[Task to complete]
Tell how many lines have the string "shown" in them, and write nothing besides the number.

-- START Extracted material --

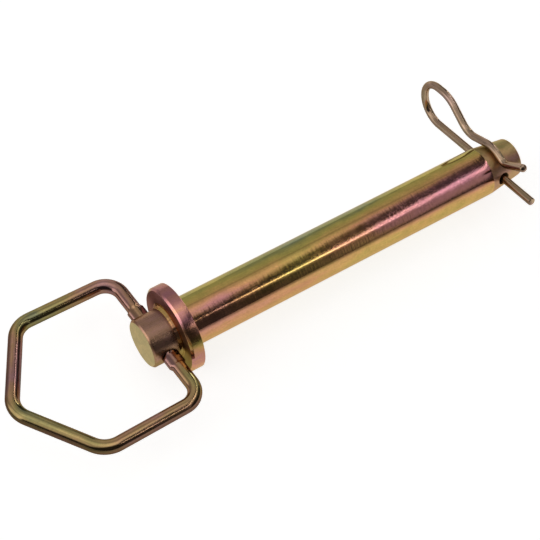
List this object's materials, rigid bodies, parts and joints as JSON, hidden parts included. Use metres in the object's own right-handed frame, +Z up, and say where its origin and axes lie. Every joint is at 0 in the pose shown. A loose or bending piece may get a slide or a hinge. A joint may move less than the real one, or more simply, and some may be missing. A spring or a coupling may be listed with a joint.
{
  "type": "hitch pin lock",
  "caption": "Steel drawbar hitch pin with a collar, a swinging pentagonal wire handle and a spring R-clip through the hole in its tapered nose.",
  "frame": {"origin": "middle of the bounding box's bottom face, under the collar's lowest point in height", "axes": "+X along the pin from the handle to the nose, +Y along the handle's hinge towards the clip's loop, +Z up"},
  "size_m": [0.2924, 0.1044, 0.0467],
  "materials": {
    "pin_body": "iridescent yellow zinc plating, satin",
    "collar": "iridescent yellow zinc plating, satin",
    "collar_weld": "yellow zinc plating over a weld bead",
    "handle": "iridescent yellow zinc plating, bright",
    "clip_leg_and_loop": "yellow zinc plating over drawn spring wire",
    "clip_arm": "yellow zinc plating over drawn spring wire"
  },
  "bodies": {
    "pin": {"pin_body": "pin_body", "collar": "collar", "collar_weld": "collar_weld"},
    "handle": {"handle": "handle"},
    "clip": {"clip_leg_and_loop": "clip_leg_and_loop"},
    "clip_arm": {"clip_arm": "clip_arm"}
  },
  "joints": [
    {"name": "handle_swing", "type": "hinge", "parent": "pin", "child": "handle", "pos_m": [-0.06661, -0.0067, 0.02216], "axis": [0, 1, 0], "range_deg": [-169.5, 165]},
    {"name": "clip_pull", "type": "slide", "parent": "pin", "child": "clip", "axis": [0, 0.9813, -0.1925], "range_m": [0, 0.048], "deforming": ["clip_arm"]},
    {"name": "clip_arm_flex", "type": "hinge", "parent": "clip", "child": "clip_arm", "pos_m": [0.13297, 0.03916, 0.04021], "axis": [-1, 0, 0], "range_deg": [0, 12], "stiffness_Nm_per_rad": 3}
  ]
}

-- END Extracted material --
-- START Extracted material --

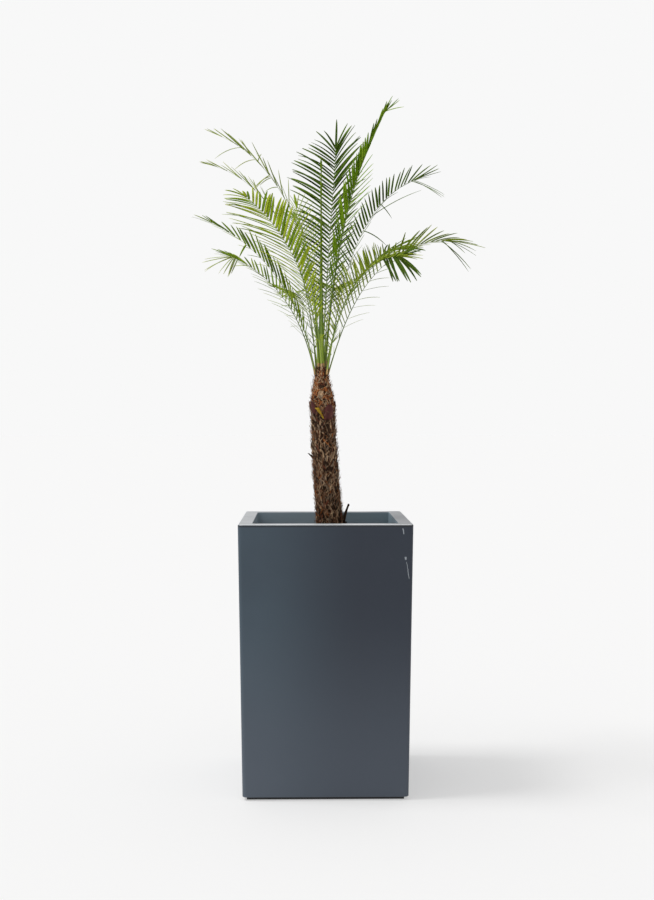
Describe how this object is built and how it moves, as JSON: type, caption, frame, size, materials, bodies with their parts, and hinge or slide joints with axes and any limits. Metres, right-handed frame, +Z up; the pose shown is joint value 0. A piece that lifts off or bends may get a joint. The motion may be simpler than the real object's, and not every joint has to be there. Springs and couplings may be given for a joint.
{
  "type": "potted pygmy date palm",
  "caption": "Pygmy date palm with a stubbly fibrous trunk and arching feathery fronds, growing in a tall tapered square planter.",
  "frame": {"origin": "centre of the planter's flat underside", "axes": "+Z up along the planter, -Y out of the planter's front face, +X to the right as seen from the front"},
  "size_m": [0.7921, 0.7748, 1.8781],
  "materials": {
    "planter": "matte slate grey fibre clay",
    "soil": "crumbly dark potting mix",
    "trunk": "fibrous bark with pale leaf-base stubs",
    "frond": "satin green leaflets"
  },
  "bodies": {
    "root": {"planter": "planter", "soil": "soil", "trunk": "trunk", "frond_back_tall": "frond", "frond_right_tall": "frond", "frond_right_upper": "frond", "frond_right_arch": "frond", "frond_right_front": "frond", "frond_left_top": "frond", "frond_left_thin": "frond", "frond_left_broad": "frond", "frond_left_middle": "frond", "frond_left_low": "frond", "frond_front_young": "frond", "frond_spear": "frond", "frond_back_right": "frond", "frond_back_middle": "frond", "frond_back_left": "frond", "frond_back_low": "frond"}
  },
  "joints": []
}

-- END Extracted material --

[Final answer]
2